▶ _Short exercise_:
Only the lines from the one containing "return turned([profile])" through the one containing "before = set(bpy.data.objects)" are to be copied, exactly and with both ends kept.

▶ _Data extract_:
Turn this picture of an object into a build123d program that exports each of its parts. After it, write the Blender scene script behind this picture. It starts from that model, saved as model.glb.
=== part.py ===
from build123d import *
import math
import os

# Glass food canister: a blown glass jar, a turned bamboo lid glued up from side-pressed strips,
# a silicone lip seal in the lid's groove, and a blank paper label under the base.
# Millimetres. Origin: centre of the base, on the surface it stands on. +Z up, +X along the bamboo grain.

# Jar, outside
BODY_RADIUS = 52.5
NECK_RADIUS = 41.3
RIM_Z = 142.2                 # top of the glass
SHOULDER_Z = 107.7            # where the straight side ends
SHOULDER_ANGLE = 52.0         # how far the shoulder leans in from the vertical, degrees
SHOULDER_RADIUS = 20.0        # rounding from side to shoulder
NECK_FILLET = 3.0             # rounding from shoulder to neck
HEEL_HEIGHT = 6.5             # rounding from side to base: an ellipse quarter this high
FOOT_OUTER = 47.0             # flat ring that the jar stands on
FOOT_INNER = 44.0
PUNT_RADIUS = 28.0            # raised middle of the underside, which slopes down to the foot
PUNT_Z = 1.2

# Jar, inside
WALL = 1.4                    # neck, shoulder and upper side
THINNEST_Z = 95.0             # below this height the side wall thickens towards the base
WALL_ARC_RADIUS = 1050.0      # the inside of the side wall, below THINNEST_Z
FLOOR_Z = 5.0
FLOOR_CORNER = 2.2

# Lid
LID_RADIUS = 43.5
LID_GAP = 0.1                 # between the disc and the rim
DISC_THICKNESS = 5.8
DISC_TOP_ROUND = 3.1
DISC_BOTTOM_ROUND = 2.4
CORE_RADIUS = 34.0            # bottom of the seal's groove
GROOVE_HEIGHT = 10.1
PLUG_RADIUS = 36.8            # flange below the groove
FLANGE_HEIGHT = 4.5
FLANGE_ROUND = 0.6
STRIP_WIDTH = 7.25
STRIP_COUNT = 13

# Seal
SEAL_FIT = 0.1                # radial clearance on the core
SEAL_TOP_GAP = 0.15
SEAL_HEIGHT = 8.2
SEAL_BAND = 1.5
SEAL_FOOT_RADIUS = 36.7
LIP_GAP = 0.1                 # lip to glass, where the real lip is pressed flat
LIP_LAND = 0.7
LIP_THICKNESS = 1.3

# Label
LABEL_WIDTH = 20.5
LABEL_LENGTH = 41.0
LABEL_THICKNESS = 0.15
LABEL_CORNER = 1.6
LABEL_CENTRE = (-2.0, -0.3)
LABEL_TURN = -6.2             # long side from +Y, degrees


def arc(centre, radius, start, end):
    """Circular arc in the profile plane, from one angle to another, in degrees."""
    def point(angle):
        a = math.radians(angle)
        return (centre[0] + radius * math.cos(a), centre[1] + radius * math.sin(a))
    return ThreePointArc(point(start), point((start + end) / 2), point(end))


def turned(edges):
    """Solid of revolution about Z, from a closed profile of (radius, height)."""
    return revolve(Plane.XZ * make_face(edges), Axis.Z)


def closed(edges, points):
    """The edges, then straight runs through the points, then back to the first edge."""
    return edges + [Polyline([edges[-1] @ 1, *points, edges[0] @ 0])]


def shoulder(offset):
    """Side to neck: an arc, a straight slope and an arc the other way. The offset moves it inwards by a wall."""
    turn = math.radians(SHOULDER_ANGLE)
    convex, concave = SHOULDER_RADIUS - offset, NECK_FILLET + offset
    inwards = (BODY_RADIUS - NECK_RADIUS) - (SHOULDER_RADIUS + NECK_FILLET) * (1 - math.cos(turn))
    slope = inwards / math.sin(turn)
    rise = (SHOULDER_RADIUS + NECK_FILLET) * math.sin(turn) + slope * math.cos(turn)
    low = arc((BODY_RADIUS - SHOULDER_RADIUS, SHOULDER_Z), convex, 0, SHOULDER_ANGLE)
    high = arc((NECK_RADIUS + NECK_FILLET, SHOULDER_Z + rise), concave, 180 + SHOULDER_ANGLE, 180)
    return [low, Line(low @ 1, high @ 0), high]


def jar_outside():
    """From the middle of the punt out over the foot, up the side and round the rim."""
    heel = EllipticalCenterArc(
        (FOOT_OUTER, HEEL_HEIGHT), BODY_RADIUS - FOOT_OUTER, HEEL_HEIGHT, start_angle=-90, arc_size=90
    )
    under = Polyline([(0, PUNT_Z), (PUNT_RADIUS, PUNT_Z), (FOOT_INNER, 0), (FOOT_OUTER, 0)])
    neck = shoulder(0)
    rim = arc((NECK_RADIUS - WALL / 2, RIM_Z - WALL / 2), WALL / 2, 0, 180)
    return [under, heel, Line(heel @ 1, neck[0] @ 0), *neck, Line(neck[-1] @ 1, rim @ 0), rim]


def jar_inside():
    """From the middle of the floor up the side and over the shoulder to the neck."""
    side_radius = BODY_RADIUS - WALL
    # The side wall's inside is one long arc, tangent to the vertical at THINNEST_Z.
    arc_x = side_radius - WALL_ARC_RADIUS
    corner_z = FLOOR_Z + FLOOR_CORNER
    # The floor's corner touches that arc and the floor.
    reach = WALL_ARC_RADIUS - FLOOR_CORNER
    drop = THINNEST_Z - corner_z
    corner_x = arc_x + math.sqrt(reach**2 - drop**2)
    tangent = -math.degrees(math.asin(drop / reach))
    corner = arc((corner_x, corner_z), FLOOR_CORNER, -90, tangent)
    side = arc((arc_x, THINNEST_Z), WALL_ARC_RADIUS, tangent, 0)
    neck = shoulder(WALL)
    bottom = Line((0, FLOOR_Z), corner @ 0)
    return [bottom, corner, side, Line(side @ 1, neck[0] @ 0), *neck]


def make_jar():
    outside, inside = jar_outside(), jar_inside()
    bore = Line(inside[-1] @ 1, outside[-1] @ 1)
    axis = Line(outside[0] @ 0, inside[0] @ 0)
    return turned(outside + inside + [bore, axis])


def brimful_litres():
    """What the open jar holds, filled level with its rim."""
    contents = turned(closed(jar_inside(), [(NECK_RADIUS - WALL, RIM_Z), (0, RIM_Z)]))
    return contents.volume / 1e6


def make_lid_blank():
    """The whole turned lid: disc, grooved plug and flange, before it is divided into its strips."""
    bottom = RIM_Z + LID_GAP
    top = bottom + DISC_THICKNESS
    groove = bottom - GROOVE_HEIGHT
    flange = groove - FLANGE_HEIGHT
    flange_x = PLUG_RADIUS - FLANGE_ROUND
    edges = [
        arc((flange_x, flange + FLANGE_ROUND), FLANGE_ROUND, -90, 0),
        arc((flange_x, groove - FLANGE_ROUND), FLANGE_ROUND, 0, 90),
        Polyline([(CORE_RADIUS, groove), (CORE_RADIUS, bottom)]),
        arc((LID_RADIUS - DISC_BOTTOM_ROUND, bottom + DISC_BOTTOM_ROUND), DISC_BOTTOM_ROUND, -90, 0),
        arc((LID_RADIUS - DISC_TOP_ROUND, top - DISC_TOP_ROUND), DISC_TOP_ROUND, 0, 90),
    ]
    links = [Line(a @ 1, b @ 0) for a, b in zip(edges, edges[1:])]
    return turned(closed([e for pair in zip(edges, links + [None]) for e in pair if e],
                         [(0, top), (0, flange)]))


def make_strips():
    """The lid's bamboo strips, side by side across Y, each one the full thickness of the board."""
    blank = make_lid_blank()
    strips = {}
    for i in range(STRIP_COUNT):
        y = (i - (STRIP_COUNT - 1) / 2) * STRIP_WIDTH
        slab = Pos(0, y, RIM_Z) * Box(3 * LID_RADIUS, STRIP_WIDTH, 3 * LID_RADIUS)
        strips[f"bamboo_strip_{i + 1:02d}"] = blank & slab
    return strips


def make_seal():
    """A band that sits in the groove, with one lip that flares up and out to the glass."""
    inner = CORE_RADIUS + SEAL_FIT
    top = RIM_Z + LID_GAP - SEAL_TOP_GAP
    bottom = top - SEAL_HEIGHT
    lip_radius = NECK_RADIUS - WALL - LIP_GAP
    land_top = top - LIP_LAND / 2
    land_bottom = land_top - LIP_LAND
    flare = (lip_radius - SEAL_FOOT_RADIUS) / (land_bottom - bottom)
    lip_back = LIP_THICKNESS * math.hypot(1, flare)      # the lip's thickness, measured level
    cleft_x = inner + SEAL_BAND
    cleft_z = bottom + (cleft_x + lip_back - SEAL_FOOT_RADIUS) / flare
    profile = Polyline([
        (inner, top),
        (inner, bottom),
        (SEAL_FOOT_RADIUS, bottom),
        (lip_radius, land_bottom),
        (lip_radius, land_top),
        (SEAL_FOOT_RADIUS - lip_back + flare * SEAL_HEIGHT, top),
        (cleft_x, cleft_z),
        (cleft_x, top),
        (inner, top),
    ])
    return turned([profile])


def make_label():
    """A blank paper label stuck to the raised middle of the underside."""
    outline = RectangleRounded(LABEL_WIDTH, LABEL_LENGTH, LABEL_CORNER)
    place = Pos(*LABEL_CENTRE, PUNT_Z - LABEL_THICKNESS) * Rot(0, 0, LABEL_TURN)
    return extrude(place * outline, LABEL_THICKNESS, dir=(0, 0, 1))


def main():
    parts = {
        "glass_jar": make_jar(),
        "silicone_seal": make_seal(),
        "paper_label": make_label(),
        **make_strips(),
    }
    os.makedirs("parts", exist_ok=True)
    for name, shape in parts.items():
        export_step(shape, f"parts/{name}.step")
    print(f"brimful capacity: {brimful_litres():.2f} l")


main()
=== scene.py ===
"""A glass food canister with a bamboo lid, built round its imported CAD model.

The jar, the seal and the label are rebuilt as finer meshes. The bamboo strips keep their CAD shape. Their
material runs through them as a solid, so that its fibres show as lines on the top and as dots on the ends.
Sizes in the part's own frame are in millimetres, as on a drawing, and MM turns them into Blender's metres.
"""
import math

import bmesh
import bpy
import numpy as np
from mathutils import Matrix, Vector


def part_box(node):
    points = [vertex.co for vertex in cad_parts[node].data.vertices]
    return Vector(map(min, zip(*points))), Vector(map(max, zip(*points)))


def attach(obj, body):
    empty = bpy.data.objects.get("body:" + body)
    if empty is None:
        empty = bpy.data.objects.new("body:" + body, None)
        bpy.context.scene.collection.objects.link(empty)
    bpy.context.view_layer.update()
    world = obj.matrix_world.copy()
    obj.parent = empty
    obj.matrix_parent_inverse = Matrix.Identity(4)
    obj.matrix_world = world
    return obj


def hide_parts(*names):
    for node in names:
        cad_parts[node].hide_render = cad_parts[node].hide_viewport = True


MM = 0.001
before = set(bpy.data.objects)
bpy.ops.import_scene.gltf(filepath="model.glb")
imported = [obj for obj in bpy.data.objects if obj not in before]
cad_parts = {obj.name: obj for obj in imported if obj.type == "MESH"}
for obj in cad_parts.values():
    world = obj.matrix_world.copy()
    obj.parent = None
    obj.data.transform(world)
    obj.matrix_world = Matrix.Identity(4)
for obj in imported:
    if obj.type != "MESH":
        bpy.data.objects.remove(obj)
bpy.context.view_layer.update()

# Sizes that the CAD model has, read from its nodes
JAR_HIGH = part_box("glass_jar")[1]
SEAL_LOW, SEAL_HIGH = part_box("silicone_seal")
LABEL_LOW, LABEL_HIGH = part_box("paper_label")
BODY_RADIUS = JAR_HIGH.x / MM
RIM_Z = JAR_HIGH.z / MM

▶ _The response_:
    return turned([profile])


def make_label():
    """A blank paper label stuck to the raised middle of the underside."""
    outline = RectangleRounded(LABEL_WIDTH, LABEL_LENGTH, LABEL_CORNER)
    place = Pos(*LABEL_CENTRE, PUNT_Z - LABEL_THICKNESS) * Rot(0, 0, LABEL_TURN)
    return extrude(place * outline, LABEL_THICKNESS, dir=(0, 0, 1))


def main():
    parts = {
        "glass_jar": make_jar(),
        "silicone_seal": make_seal(),
        "paper_label": make_label(),
        **make_strips(),
    }
    os.makedirs("parts", exist_ok=True)
    for name, shape in parts.items():
        export_step(shape, f"parts/{name}.step")
    print(f"brimful capacity: {brimful_litres():.2f} l")


main()
=== scene.py ===
"""A glass food canister with a bamboo lid, built round its imported CAD model.

The jar, the seal and the label are rebuilt as finer meshes. The bamboo strips keep their CAD shape. Their
material runs through them as a solid, so that its fibres show as lines on the top and as dots on the ends.
Sizes in the part's own frame are in millimetres, as on a drawing, and MM turns them into Blender's metres.
"""
import math

import bmesh
import bpy
import numpy as np
from mathutils import Matrix, Vector


def part_box(node):
    points = [vertex.co for vertex in cad_parts[node].data.vertices]
    return Vector(map(min, zip(*points))), Vector(map(max, zip(*points)))


def attach(obj, body):
    empty = bpy.data.objects.get("body:" + body)
    if empty is None:
        empty = bpy.data.objects.new("body:" + body, None)
        bpy.context.scene.collection.objects.link(empty)
    bpy.context.view_layer.update()
    world = obj.matrix_world.copy()
    obj.parent = empty
    obj.matrix_parent_inverse = Matrix.Identity(4)
    obj.matrix_world = world
    return obj


def hide_parts(*names):
    for node in names:
        cad_parts[node].hide_render = cad_parts[node].hide_viewport = True


MM = 0.001
before = set(bpy.data.objects)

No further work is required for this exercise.